Reservada e de convicções fortes, Clementina não se arrepende de ter respondido ao chamado dos seus antepassados. “É um mundo bonito. Tenho bonitas recordações do momento em que andávamos pelo mato, durante o curso, e cruzávamos com cobras e animais selvagens, sem que nada de perigoso nos acontecesse. Outro facto interessante é que num estado de transe, afirma-se que falo línguas que em condições normais desconheço. Muitas vezes, esta área é conotada com o diabo, mas não é assim. É uma realidade que faz parte de nós, da nossa identidade; o espírito não está na palhota, está em nós, entretanto, existem regras que devem ser seguidas para que a nossa vida corra de feição”.
E é precisamente sobre essa vida que a nossa reportagem se coloca em conversa com a professora. Falamos de um ambiente que, conforme aponta, é também feito de restrições, tanto na alimentação, como na forma de ser e de estar. Em alguns casos, o indivíduo vê-se obrigado a retirar da sua dieta certos alimentos: “pode ser peixe, carne de porco…dependendo da origem dos seus espíritos”. Mas, também, pode em algumas circunstâncias ingerir alguma bebida que, em condições normais, não faz parte das suas predilecções. De qualquer forma, são aspectos que nem de longe se comparam à fase difícil por que passou, na década de oitenta, quando surgiram as primeiras manifestações dos seus espíritos.
Na verdade, explica que, geralmente, tais fenómenos acontecem através de complicações de saúde ou azares na vida. “E tem também as visões estranhas, durante o sono. Aparece uma realidade que se concretiza no dia seguinte; fora os pressentimentos”, enumera.
Para ela, tudo se processa como se houvesse uma informação adiantada do futuro. Em algumas circunstâncias, “a gente olha para alguém e vislumbra um problema”. Foram alguns destes sinais que fizeram com que a sua vida desse uma grande volta.
Preocupados com o desconhecido e estranho, “marquei e frequentei consultas no hospital, com indicação para a neurologia.
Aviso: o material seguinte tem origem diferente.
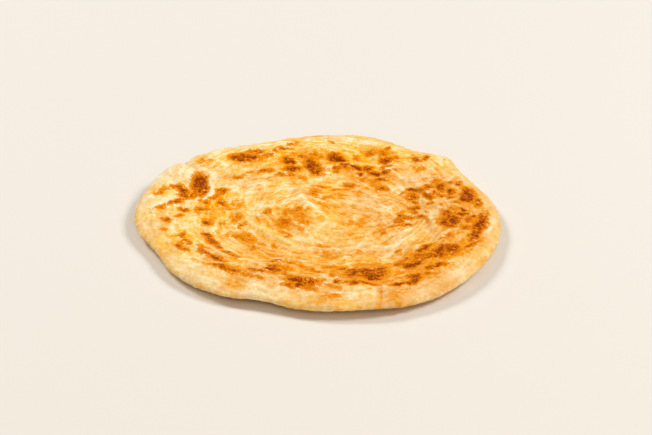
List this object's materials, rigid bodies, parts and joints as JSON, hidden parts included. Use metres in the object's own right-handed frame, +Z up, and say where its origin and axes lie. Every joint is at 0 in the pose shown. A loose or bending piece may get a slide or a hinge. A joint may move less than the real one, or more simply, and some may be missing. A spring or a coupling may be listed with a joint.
{
  "type": "tawa paratha",
  "caption": "Round pan-fried layered flatbread, lying flat, with a lifted rounded rim, a raised middle fold and blistered, browned top.",
  "frame": {"origin": "on the surface the bread lies on, below the middle of its box", "axes": "+Z up through the bread, +X to its right and +Y away from the side usually seen"},
  "size_m": [0.2198, 0.222, 0.0151],
  "materials": {
    "toasted_dough": "cooked wheat dough, cream to gold with dark brown pan marks, faintly shiny with fat"
  },
  "bodies": {
    "root": {"paratha": "toasted_dough"}
  },
  "joints": []
}
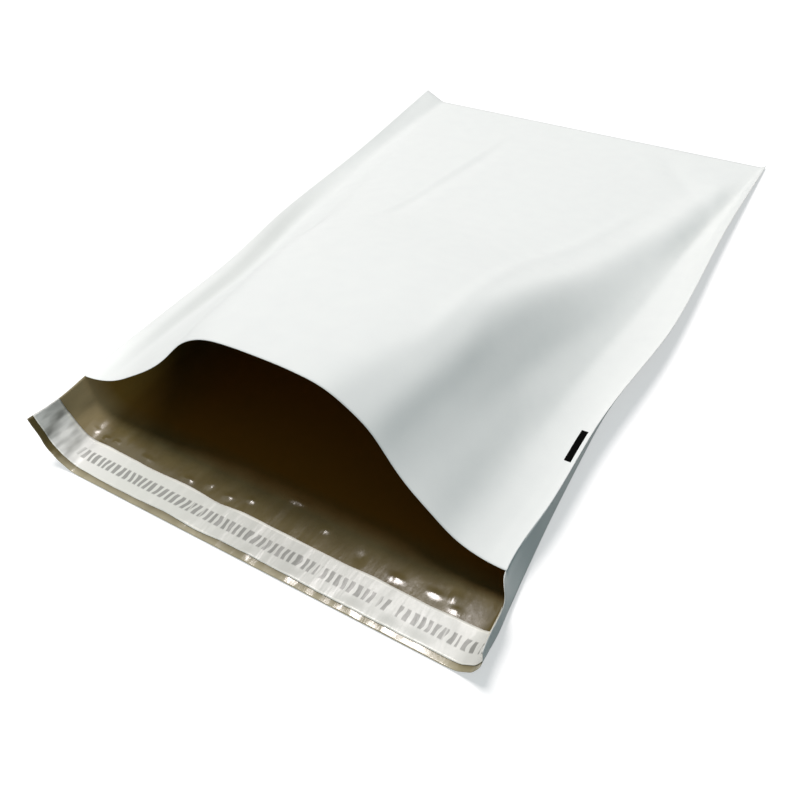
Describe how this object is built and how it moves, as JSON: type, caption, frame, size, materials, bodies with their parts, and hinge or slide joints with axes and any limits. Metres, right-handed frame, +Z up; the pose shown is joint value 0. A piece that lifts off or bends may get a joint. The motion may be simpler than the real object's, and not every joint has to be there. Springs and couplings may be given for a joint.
{
  "type": "poly mailer bag",
  "caption": "Empty white film courier bag lying on its back with the mouth propped open, dark inside, with a peel-and-seal strip on the flap.",
  "frame": {"origin": "middle of the flat film outline, on the surface that the bag lies on", "axes": "+X across the bag to the right weld, +Y from the flap towards the closed end, +Z up out of the surface"},
  "size_m": [0.2479, 0.395, 0.0716],
  "materials": {
    "film": "satin white co-extruded polyethylene film, dark brown inside",
    "adhesive": "tacky amber hot-melt glue",
    "liner": "glossy silicone-coated release film",
    "ink": "black flexo ink"
  },
  "bodies": {
    "root": {"film_bag": "film", "adhesive_strip": "adhesive", "release_liner": "liner", "eye_mark": "ink"}
  },
  "joints": []
}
Eu sofria de insónia, cansaço; não conseguia concentrar-me para dar aulas”. Mas nada surtia efeito, daí que “chegaram a dar-me uma guia para o hospital psiquiátrico”, revela.
Enquanto isso, a vida seguia à medida do possível. Em 1994 concorreu e entrou para Universidade Eduardo Mondlane, mas o processo de Ensino e Aprendizagem não andou às mil maravilhas. Em 1996, veio um diagnóstico. Mediante algumas complicações, “achavam que eu andava a estudar demais. O médico deu-me o papel para parar”.
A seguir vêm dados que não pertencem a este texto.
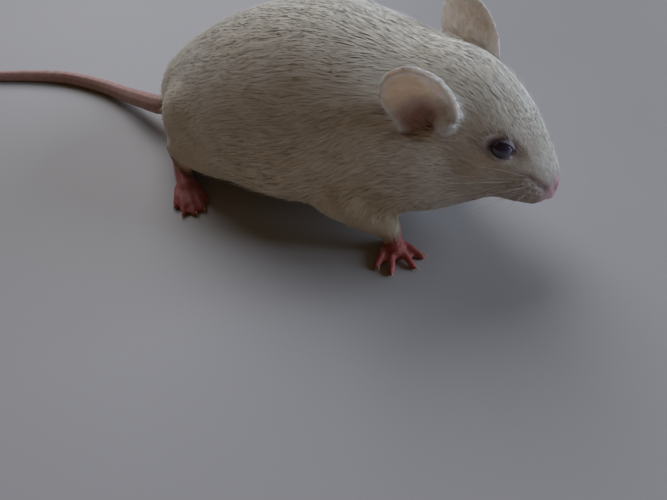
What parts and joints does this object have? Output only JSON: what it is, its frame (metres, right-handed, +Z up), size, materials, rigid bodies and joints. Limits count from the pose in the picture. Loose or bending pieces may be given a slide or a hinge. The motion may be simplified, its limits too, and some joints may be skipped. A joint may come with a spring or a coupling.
{
  "type": "white mouse model",
  "caption": "Life-size still model of a white pet mouse crouching on a level floor, with cupped ears, bare pink feet and a long tail laid along the floor.",
  "frame": {"origin": "on the floor, under the middle of the model's box", "axes": "+X is the way the animal faces, +Y its left side, +Z up"},
  "size_m": [0.1506, 0.0428, 0.0332],
  "materials": {
    "coat": "soft short white fur",
    "nose": "moist pink skin",
    "ear": "thin skin with fine short white hair, cream to peach",
    "foot": "bare pink skin",
    "tail": "finely ringed dusky pink skin",
    "eye": "wet and glossy, very dark plum"
  },
  "bodies": {
    "root": {"trunk": "coat", "neck": "coat", "head": "coat", "foreleg_left": "coat", "foreleg_right": "coat", "hindleg_left": "coat", "hindleg_right": "coat", "nose": "nose", "ear_left": "ear", "ear_right": "ear", "eye_left": "eye", "eye_right": "eye", "forefoot_left": "foot", "forefoot_right": "foot", "hindfoot_left": "foot", "hindfoot_right": "foot", "tail_base": "tail", "tail_middle": "tail", "tail_end": "tail", "tail_tip": "tail"}
  },
  "joints": []
}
Mas os problemas de saúde só se agravaram. “Fiquei cega por uns meses; perdi peso excessivamente; fiquei sem trabalhar”. A família ficou mais preocupada ainda e recorreu à medicina tradicional, atropelando todas as suas convicções. Numa consulta, ficaram a saber que, afinal, Clementina fazia parte de uma família “descendente do espiritismo”.
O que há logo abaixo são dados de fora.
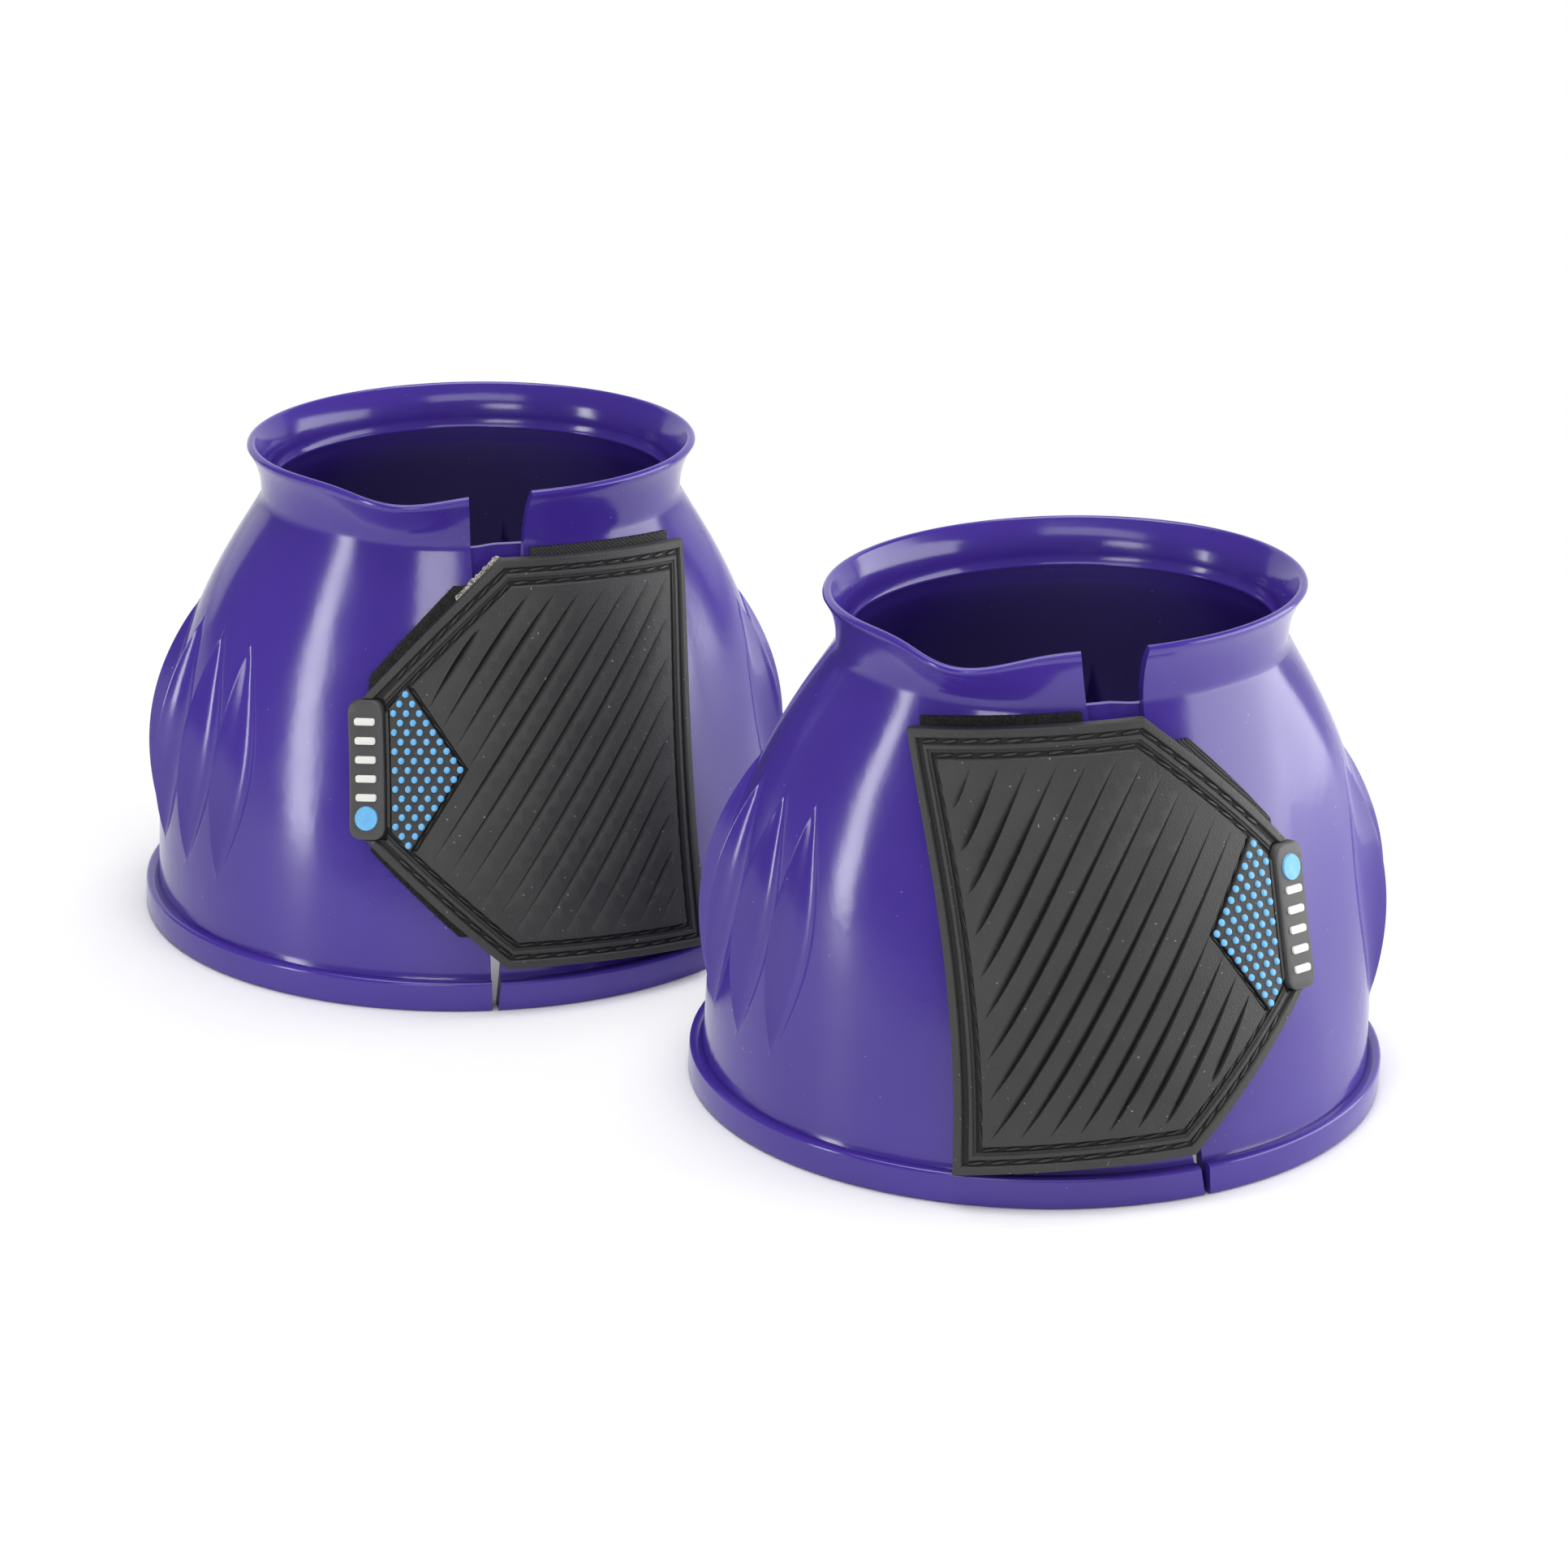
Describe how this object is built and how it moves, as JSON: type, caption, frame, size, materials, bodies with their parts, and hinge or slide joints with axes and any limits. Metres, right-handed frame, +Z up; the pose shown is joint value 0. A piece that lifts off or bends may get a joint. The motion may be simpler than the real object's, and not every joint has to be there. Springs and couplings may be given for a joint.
{
  "type": "overreach boots",
  "caption": "Pair of bell-shaped PVC overreach boots for a horse's hooves, each closed down its front by a ribbed rubber hook-and-loop flap over an inner tongue.",
  "frame": {"origin": "middle of the pair's bounding box, on the ground under the flanges", "axes": "+Z up through the collars, -Y towards the fastening flaps, +X from the left boot towards the right boot"},
  "size_m": [0.3165, 0.2893, 0.1295],
  "materials": {
    "purple_pvc": "glossy moulded PVC",
    "black_rubber": "matt moulded rubber",
    "grey_tab_rubber": "matt moulded rubber",
    "black_loop_pile": "brushed loop pile",
    "black_hook_tape": "woven hook tape"
  },
  "bodies": {
    "right_boot": {"right_shell": "purple_pvc", "right_hinge_side_pad": "black_loop_pile", "right_point_side_pad": "black_hook_tape", "right_inner_loop_pad": "black_loop_pile"},
    "right_inner_leaf": {"right_tongue": "purple_pvc", "right_tongue_hook_pad": "black_hook_tape"},
    "right_closure": {"right_flap_panel": "black_rubber", "right_flap_backing": "black_hook_tape", "right_dot_inlay": "black_rubber", "right_pull_tab": "grey_tab_rubber"},
    "left_boot": {"left_shell": "purple_pvc", "left_hinge_side_pad": "black_loop_pile", "left_point_side_pad": "black_hook_tape", "left_inner_loop_pad": "black_loop_pile"},
    "left_inner_leaf": {"left_tongue": "purple_pvc", "left_tongue_hook_pad": "black_hook_tape"},
    "left_closure": {"left_flap_panel": "black_rubber", "left_flap_backing": "black_hook_tape", "left_dot_inlay": "black_rubber", "left_pull_tab": "grey_tab_rubber"}
  },
  "joints": [
    {"name": "right_flap_hinge", "type": "hinge", "parent": "right_boot", "child": "right_closure", "pos_m": [0.04493, -0.12795, 0.05859], "axis": [0.1103, -0.2681, -0.957], "range_deg": [0, 150]},
    {"name": "right_tongue_hinge", "type": "hinge", "parent": "right_boot", "child": "right_inner_leaf", "pos_m": [0.11776, -0.10731, 0.06271], "axis": [0.1757, -0.1403, -0.9744], "range_deg": [0, 40]},
    {"name": "left_boot_slide", "type": "slide", "parent": "right_boot", "child": "left_boot", "axis": [-1, 0, 0], "range_m": [0, 0.15]},
    {"name": "left_flap_hinge", "type": "hinge", "parent": "left_boot", "child": "left_closure", "pos_m": [-0.01146, 0.01496, 0.05859], "axis": [-0.0703, 0.2602, 0.963], "range_deg": [0, 50]},
    {"name": "left_tongue_hinge", "type": "hinge", "parent": "left_boot", "child": "left_inner_leaf", "pos_m": [-0.08578, -0.00595, 0.06258], "axis": [0.0122, 0.2286, 0.9734], "range_deg": [0, 40]}
  ]
}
Certo dia, enquanto a professora dormia, um sonho orientador trouxe a chave para a sua vida: “apareceu-me uma luz! No dia seguinte eu disse ao meu pai: ‘papá, vamos a um sítio!’. Ele tentou questionar sobre que lugar seria esse, mas não adiantou. Ao chegarmos, sem que eu tivesse estado lá antes e muito menos conhecido a senhora que nos recebeu, ela disse ‘eu já estava à sua espera’”.
Era uma médica tradicional. Mas, na verdade, esta apenas assumiu a função de tirá-la da doença, tendo ali ficado por 6 meses. Os dias subsequentes, que se somaram até fechar um ano e três meses, foram passados em casa de outra médica tradicional, onde cursou esta medicina. Hoje, leva a vida como quer. Aliás, após a sua formação na área tradicional, voltou a frequentar o seu curso superior, na UEM, tendo concluído na década de 2000.